** Aim of the task **
Reproduce exactly the lines below, from the first through the one containing "groove_at = (bush_start", and nothing more.

** Information supplied **
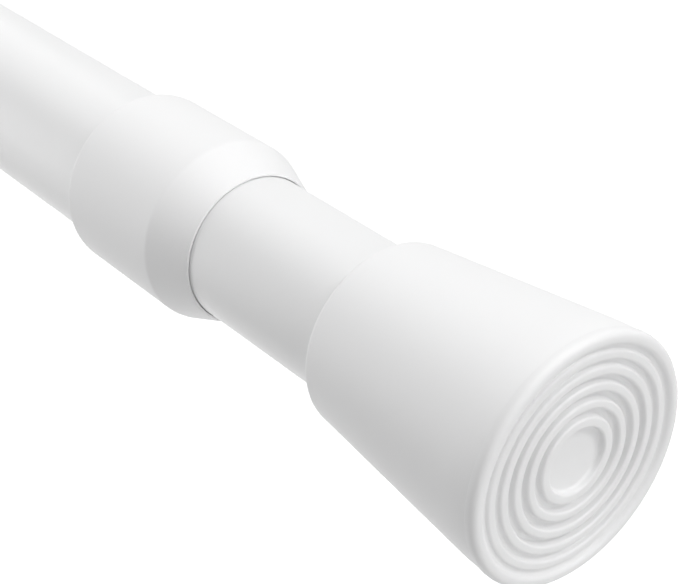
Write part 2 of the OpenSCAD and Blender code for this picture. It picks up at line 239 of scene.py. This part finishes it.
def grain(finish, scale, detail=2.0, stretch=(1, 1, 1)):
    """Even noise on the piece's own metres, stretched along an axis for drawn or brushed lines."""
    place = finish.add("ShaderNodeTexCoord", output="Object")
    turned = finish.add("ShaderNodeMapping", None, {"Vector": place, "Scale": stretch})
    return finish.add("ShaderNodeTexNoise", None,
                      {"Vector": turned, "Scale": scale, "Detail": detail, "Roughness": 0.55})


def surface(finish, colour, roughness, relief, depth, metallic=0.0):
    """A Principled surface over a relief of the given depth in millimetres."""
    bump = finish.add("ShaderNodeBump", None,
                      {"Strength": 1.0, "Distance": depth * MM, "Height": relief})
    finish.add("ShaderNodeOutputMaterial", None, {"Surface": finish.add(
        "ShaderNodeBsdfPrincipled", None, {"Base Color": colour, "Roughness": roughness,
                                           "Metallic": metallic, "Normal": bump})})


powder_coat = Finish("powder_coat")
peel = grain(powder_coat, scale=900)
thickness = grain(powder_coat, scale=45, detail=1.0)
surface(powder_coat, tint(powder_coat, thickness, (0.856, 0.857, 0.859), (0.872, 0.873, 0.874)),
        roughness=0.34 + peel * 0.08, relief=peel + thickness * 2, depth=0.012)

start, end, radius = span("outer_tube")
tube_wall, bore_edge, outer_edge = 0.5, 0.08, 0.12
outer_tube = lathe("outer_tube_coated", [
    (start, radius - tube_wall, bore_edge), (start, radius, outer_edge),
    (end, radius, outer_edge), (end, radius - tube_wall, bore_edge)])
fit_out(outer_tube, powder_coat, "outer", "coated_tube", "outer_tube")


# ---- Inner tube --------------------------------------------------------------------------------
# The same tube stock one size down. A ring groove is rolled into it over the stop bush, so its
# corners are soft where the steel was drawn in.
start, end, radius = span("inner_tube")
bush_start, bush_end, _ = span("stop_bush")
groove, groove_depth, groove_slope, drawn_edge = 4, 0.8, 0.8, 0.35
groove_at = (bush_start + bush_end - groove) / 2


def rolled_line(r):
    return [(groove_at, r, drawn_edge), (groove_at + groove_slope, r - groove_depth, drawn_edge),
            (groove_at + groove - groove_slope, r - groove_depth, drawn_edge),
            (groove_at + groove, r, drawn_edge)]


bore = radius - tube_wall
inner_tube = lathe("inner_tube_coated",
                   [(start, bore, bore_edge), (start, radius, outer_edge)] + rolled_line(radius)
                   + [(end, radius, outer_edge), (end, bore, bore_edge)] + rolled_line(bore)[::-1])
fit_out(inner_tube, powder_coat, "inner", "coated_tube", "inner_tube")


# ---- Collar ------------------------------------------------------------------------------------
# One white moulding pressed over the outer tube's end. A long chamfer runs down to a thin lip
# that leaves a hair's breadth round the inner tube, and its edges are softly rounded.
moulded_white = Finish("moulded_white")
fine_texture = grain(moulded_white, scale=3800, detail=3.0)
flow = grain(moulded_white, scale=60, detail=1.0)
surface(moulded_white, tint(moulded_white, flow, (0.886, 0.886, 0.888), (0.902, 0.902, 0.904)),
        roughness=0.46 + fine_texture * 0.1, relief=fine_texture, depth=0.006)

start, end, radius = span("collar")
_, tube_end, tube_radius = span("outer_tube")
hairs_breadth, press_fit = 0.1, 0.03
mouth_radius = span("inner_tube")[2] + hairs_breadth
socket_radius = tube_radius + press_fit
chamfer, lip = 6.9, 0.3
collar = lathe("collar_moulded", [
    (end, mouth_radius, 0.06), (tube_end, mouth_radius, 0), (tube_end, socket_radius, 0),
    (start, socket_radius, 0.1), (start, radius, 1.2), (end - chamfer, radius, 0.35),
    (end, mouth_radius + lip, 0.1)])
fit_out(collar, moulded_white, "outer", "moulded_white", "collar")


# ---- Feet --------------------------------------------------------------------------------------
# Each foot is one white moulding: a flared shell, open at the wide end for the pad, round a
# sleeve that grips the tube, with a web behind the pad and six ribs between sleeve and shell.
# Its own measures run back from the pad's face.
near_face = span("near_pad")[1]
foot_length, front = 35.5, span("outer_tube")[2] + 4.7
pad_lip, bell_at, pad_back, web_back = 1.5, 3.5, 3.4, 5.6
shell_wall, sleeve_wall = 1.6, 1.3
rib_count, rib, rib_bite = 6, 1.2, 0.3
flare = math.radians(6)
stem_hole = 3.23


def shell(at, inset=0.0):
    """The flared shell's radius, or its hollow's with the wall as inset."""
    return front - inset - max(0, at - bell_at) * math.tan(flare)


def foot(name, tube_radius, place):
    """A foot for a tube. Place turns a measure from the pad's face into one along the rod."""
    socket = tube_radius + press_fit
    sleeve = socket + sleeve_wall
    hollow_end = bell_at + (shell(bell_at) - shell_wall - sleeve - rib / 2) / math.tan(flare)
    moulding = lathe(name, [(place(at), r, rounding) for at, r, rounding in [
        (pad_lip, front, 0.05), (bell_at, front, 1.8), (foot_length, shell(foot_length), 0.9),
        (foot_length, socket, 0.12), (web_back, socket, 0.2), (web_back, stem_hole, 0.1),
        (pad_back, stem_hole, 0.1), (pad_back, sleeve, 0.1), (hollow_end, sleeve, 0.3),
        (hollow_end, shell(hollow_end, shell_wall), 0.3), (bell_at, front - shell_wall, 0.5),
        (pad_lip, front - shell_wall, 0.1)]])
    ribs = bmesh.new()
    ribs.from_mesh(moulding.data)
    for turn in range(rib_count):
        one = bmesh.ops.create_cube(ribs, size=1)["verts"]
        for corner in one:
            at = pad_back if corner.co.x < 0 else hollow_end + rib_bite
            r = sleeve - rib_bite if corner.co.z < 0 else shell(at, shell_wall) + rib_bite
            corner.co = Vector((place(at), corner.co.y * rib, r)) * MM
        if place(1) < place(0):
            bmesh.ops.reverse_faces(ribs, faces=list({f for v in one for f in v.link_faces}))
        bmesh.ops.rotate(ribs, verts=one, cent=(0, 0, 0),
                         matrix=Matrix.Rotation(math.radians(360 / rib_count * turn), 3, "X"))
    ribs.to_mesh(moulding.data)
    ribs.free()
    return moulding


near_foot = foot("near_foot_moulded", span("inner_tube")[2], lambda at: near_face - at)
fit_out(near_foot, moulded_white, "inner", "moulded_white", "near_foot")
far_foot = foot("far_foot_moulded", span("outer_tube")[2], lambda at: at)
fit_out(far_foot, moulded_white, "outer", "moulded_white", "far_foot")


# ---- Pads --------------------------------------------------------------------------------------
# Soft white rubber, moulded with five raised rings round a recess and a rounded rim that stands
# proud and takes the wall. A stem on its back snaps through the foot's web.
soft_rubber = Finish("soft_rubber")
bloom = grain(soft_rubber, scale=2600, detail=3.0)
wear = grain(soft_rubber, scale=120)
surface(soft_rubber, tint(soft_rubber, wear, (0.858, 0.858, 0.86), (0.878, 0.878, 0.88)),
        roughness=0.42 + bloom * 0.1, relief=bloom, depth=0.006)

recess, recess_floor, rim_width = 4.4, 1.4, 1.6
crest_edge, groove_edge, flank, rim_flank = 0.3, 0.24, 0.14, 0.3
spigot, stem, barb, tip = 15.07, 3.2, 4.3, 2.6
barb_at, barb_end, tip_at = web_back + 0.05, web_back + 1.25, web_back + 2.65
# Each ring's middle radius, half its width, its top, and the floor of the groove outside it.
rings = [(5.08, 0.66, 0.5, 1.4), (7.4, 0.56, 0.46, 1.4), (9.6, 0.56, 0.42, 1.3),
         (11.7, 0.56, 0.36, 1.05), (13.72, 0.55, 0.3, 0.75)]


def pad_outline(radius):
    """From the recess over the rings and the rim to the barb on the back."""
    rim_in = radius - rim_width
    next_feet = [crest - half - flank for crest, half, _, _ in rings[1:]] + [rim_in - rim_flank]
    line = [(recess_floor, 0, 0), (recess_floor, recess, 0.35)]
    for (crest, half, top, groove_floor), next_foot in zip(rings, next_feet):
        line += [(top, crest - half, crest_edge), (top, crest + half, crest_edge),
                 (groove_floor, crest + half + flank, groove_edge),
                 (groove_floor, next_foot, groove_edge)]
    return line + [(0, rim_in, 0.4), (0, radius, 0.9), (pad_lip, radius, 0.05),
                   (pad_lip, spigot, 0), (pad_back, spigot, 0.2), (pad_back, stem, 0),
                   (barb_at, stem, 0), (barb_at, barb, 0.15), (barb_end, barb, 0.2),
                   (tip_at, tip, 0.3), (tip_at, 0, 0)]


for name, node, body, place in (
        ("near_pad_soft", "near_pad", "inner", lambda at: near_face - at),
        ("far_pad_soft", "far_pad", "outer", lambda at: at)):
    pad = lathe(name, [(place(at), r, rounding)
                       for at, r, rounding in pad_outline(span(node)[2])], closed=False)
    fit_out(pad, soft_rubber, body, "soft_pad", node)


# ---- Plugs -------------------------------------------------------------------------------------
# A fluted plug of natural plastic in each tube's outer end keeps the thin steel round where the
# foot's sleeve grips it. Both are plain mouldings, so the solids keep their own shape.
def dress(finish, *names):
    """Gives CAD nodes, whose shape is right as it is, a finish."""
    for name in names:
        nodes[name].material_slots[0].material = finish.owner


plug_plastic = Finish("plug_plastic")
haze = grain(plug_plastic, scale=300)
surface(plug_plastic, tint(plug_plastic, haze, (0.69, 0.69, 0.68), (0.75, 0.75, 0.735)),
        roughness=0.42 + haze * 0.1, relief=grain(plug_plastic, scale=3000), depth=0.005)
dress(plug_plastic, "far_plug", "near_plug")


# ---- Twist lock --------------------------------------------------------------------------------
# Turning the rod turns the grey spindle in the dark friction ring, and its eccentric pin drives
# the grooved shoe against the outer tube's bore. A screw and a washer keep the shoe on its pin.
lock_plastic = Finish("lock_plastic")
rubbed = grain(lock_plastic, scale=420, detail=3.0)
surface(lock_plastic, tint(lock_plastic, rubbed, (0.1, 0.1, 0.108), (0.14, 0.14, 0.15)),
        roughness=0.36 + rubbed * 0.2, relief=grain(lock_plastic, scale=3400), depth=0.008)
dress(lock_plastic, "friction_ring", "lock_shoe", "stop_bush", "guide_bush")

spindle_plastic = Finish("spindle_plastic")
fibres = grain(spindle_plastic, scale=1500, detail=3.0, stretch=(0.15, 1, 1))
surface(spindle_plastic, tint(spindle_plastic, fibres, (0.5, 0.51, 0.52), (0.6, 0.61, 0.62)),
        roughness=0.4 + fibres * 0.16, relief=fibres, depth=0.006)
dress(spindle_plastic, "lock_spindle")


# ---- Spring and guide rod ----------------------------------------------------------------------
# A compression spring of oiled wire with closed end turns sits between a washer on the spindle
# and one at the stop bush. The drawn hexagonal rod runs through it and ends in a washer and nut.
plated_steel = Finish("plated_steel")
crystals = grain(plated_steel, scale=700, detail=4.0)
surface(plated_steel, tint(plated_steel, crystals, (0.62, 0.635, 0.65), (0.7, 0.705, 0.71)),
        roughness=0.22 + crystals * 0.2, relief=crystals, depth=0.004, metallic=1.0)
dress(plated_steel, "shoe_washer", "shoe_screw", "spring_seat", "rod_washer", "rod_nut",
      "spring_washer")

drawn_steel = Finish("drawn_steel")
die_lines = grain(drawn_steel, scale=2600, detail=3.0, stretch=(0.012, 1, 1))
surface(drawn_steel, tint(drawn_steel, die_lines, (0.5, 0.51, 0.52), (0.6, 0.61, 0.62)),
        roughness=0.24 + die_lines * 0.22, relief=die_lines, depth=0.01, metallic=1.0)
dress(drawn_steel, "guide_rod")

spring_steel = Finish("spring_steel")
oil = grain(spring_steel, scale=260, detail=3.0)
surface(spring_steel, tint(spring_steel, oil, (0.36, 0.37, 0.38), (0.54, 0.55, 0.56)),
        roughness=0.2 + oil * 0.25, relief=grain(spring_steel, scale=3000), depth=0.004,
        metallic=1.0)

wire_radius, wire_sides = 0.9, 14
active_turns, closed_pitch, turn_steps = 24, 1.83, 40
start, end, outside = span("coil_spring")
active_pitch = (end - start - 2 * wire_radius - 2 * closed_pitch) / active_turns
coil = bmesh.new()
bmesh.ops.create_circle(coil, cap_ends=False, segments=wire_sides, radius=wire_radius * MM)
bmesh.ops.translate(coil, verts=coil.verts,
                    vec=Vector((start + wire_radius, outside - wire_radius, 0)) * MM)
wire = coil.verts[:] + coil.edges[:]
for turns, pitch in ((1, closed_pitch), (active_turns, active_pitch), (1, closed_pitch)):
    wire = bmesh.ops.spin(coil, geom=wire, cent=(0, 0, 0), axis=(1, 0, 0),
                          dvec=(pitch / turn_steps * MM, 0, 0), angle=2 * math.pi * turns,
                          steps=turns * turn_steps)["geom_last"]
bmesh.ops.holes_fill(coil, edges=[edge for edge in coil.edges if edge.is_boundary], sides=0)
bmesh.ops.recalc_face_normals(coil, faces=coil.faces)
spring = finished("coil_spring_wound", coil)
fit_out(spring, spring_steel, "spindle", "spring_steel", "coil_spring")
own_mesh(spring)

** Result below **
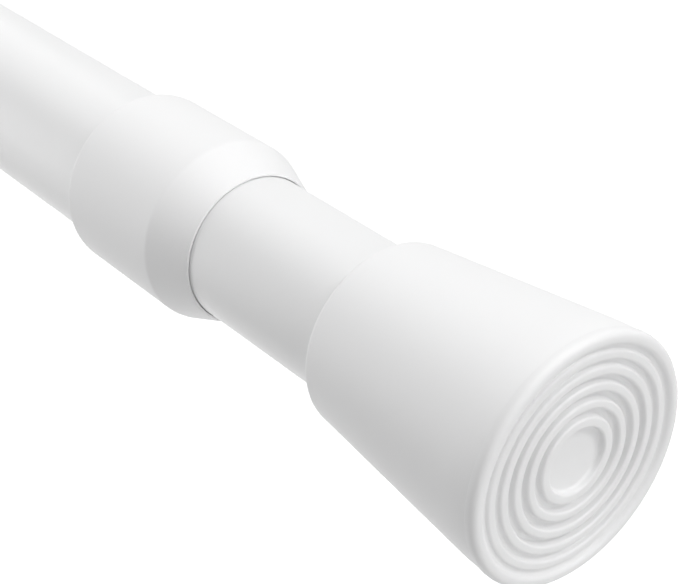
Write part 2 of the OpenSCAD and Blender code for this picture. It picks up at line 239 of scene.py. This part finishes it.
def grain(finish, scale, detail=2.0, stretch=(1, 1, 1)):
    """Even noise on the piece's own metres, stretched along an axis for drawn or brushed lines."""
    place = finish.add("ShaderNodeTexCoord", output="Object")
    turned = finish.add("ShaderNodeMapping", None, {"Vector": place, "Scale": stretch})
    return finish.add("ShaderNodeTexNoise", None,
                      {"Vector": turned, "Scale": scale, "Detail": detail, "Roughness": 0.55})


def surface(finish, colour, roughness, relief, depth, metallic=0.0):
    """A Principled surface over a relief of the given depth in millimetres."""
    bump = finish.add("ShaderNodeBump", None,
                      {"Strength": 1.0, "Distance": depth * MM, "Height": relief})
    finish.add("ShaderNodeOutputMaterial", None, {"Surface": finish.add(
        "ShaderNodeBsdfPrincipled", None, {"Base Color": colour, "Roughness": roughness,
                                           "Metallic": metallic, "Normal": bump})})


powder_coat = Finish("powder_coat")
peel = grain(powder_coat, scale=900)
thickness = grain(powder_coat, scale=45, detail=1.0)
surface(powder_coat, tint(powder_coat, thickness, (0.856, 0.857, 0.859), (0.872, 0.873, 0.874)),
        roughness=0.34 + peel * 0.08, relief=peel + thickness * 2, depth=0.012)

start, end, radius = span("outer_tube")
tube_wall, bore_edge, outer_edge = 0.5, 0.08, 0.12
outer_tube = lathe("outer_tube_coated", [
    (start, radius - tube_wall, bore_edge), (start, radius, outer_edge),
    (end, radius, outer_edge), (end, radius - tube_wall, bore_edge)])
fit_out(outer_tube, powder_coat, "outer", "coated_tube", "outer_tube")


# ---- Inner tube --------------------------------------------------------------------------------
# The same tube stock one size down. A ring groove is rolled into it over the stop bush, so its
# corners are soft where the steel was drawn in.
start, end, radius = span("inner_tube")
bush_start, bush_end, _ = span("stop_bush")
groove, groove_depth, groove_slope, drawn_edge = 4, 0.8, 0.8, 0.35
groove_at = (bush_start + bush_end - groove) / 2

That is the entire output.